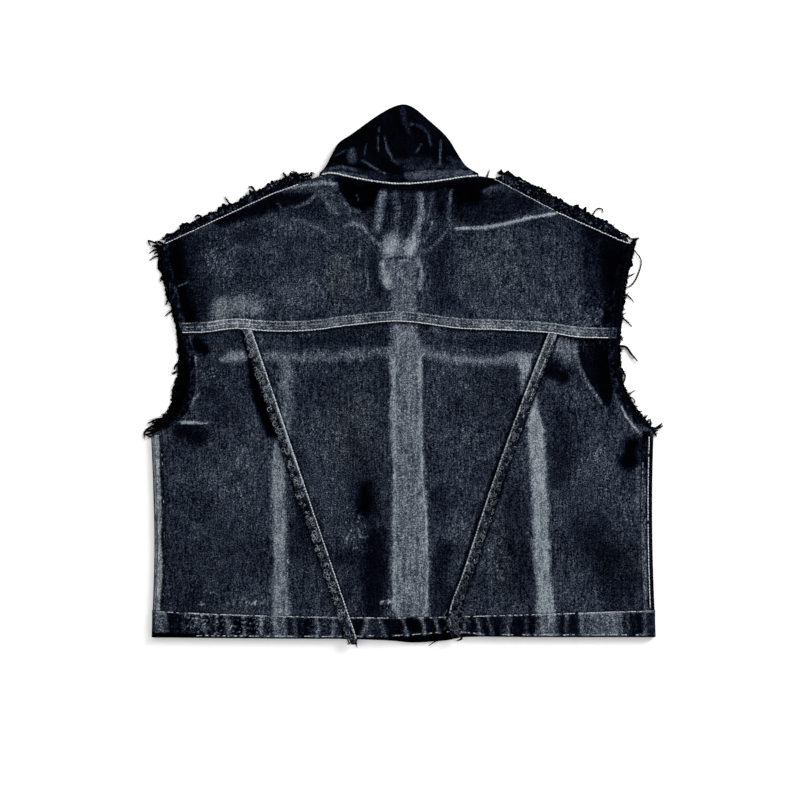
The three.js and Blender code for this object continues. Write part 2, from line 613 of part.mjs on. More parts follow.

...

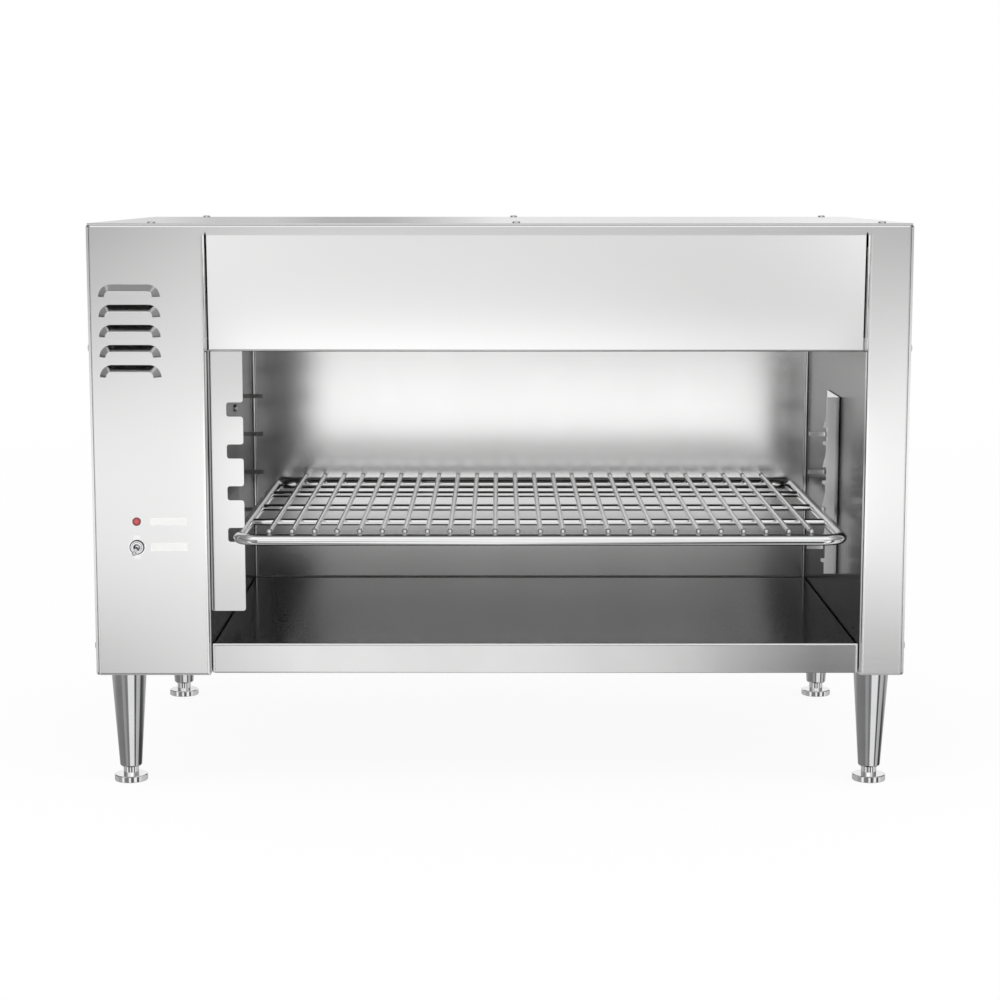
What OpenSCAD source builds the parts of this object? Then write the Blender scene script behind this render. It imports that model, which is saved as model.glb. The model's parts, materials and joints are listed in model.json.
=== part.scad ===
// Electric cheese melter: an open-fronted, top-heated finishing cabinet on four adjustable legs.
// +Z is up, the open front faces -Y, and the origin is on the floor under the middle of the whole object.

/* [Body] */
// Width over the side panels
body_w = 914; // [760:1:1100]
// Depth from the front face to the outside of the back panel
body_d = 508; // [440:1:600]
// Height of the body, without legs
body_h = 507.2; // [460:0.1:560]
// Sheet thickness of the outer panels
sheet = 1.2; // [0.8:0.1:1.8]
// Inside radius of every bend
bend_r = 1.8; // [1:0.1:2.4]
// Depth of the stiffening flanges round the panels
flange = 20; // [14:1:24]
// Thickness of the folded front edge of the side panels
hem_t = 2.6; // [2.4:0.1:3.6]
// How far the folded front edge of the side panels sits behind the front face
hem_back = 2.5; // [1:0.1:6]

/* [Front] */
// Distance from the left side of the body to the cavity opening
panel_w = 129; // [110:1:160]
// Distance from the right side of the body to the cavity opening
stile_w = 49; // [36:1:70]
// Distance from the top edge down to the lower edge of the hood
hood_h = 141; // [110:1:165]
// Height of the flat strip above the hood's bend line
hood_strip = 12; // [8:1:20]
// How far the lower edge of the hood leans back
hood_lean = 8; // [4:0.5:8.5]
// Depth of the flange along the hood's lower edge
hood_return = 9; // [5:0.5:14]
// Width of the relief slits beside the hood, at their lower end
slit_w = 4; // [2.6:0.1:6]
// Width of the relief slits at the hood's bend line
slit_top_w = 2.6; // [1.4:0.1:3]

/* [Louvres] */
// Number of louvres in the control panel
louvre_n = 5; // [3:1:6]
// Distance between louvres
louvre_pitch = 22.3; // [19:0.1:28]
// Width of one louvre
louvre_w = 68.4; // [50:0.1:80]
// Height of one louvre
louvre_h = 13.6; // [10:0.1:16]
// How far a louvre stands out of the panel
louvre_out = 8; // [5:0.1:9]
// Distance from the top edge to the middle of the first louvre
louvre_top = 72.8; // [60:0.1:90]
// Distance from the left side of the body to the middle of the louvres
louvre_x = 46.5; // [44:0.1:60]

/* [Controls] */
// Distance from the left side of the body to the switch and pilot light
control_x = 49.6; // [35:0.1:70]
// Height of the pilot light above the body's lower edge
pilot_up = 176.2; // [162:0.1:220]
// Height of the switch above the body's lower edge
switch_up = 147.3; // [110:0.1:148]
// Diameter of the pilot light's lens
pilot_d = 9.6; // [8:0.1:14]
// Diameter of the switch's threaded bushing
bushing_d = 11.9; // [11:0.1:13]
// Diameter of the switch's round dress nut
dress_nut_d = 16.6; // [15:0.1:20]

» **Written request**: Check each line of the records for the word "this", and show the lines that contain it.

» **Expected answer**:
The three.js and Blender code for this object continues. Write part 2, from line 613 of part.mjs on. More parts follow.
What OpenSCAD source builds the parts of this object? Then write the Blender scene script behind this render. It imports that model, which is saved as model.glb. The model's parts, materials and joints are listed in model.json.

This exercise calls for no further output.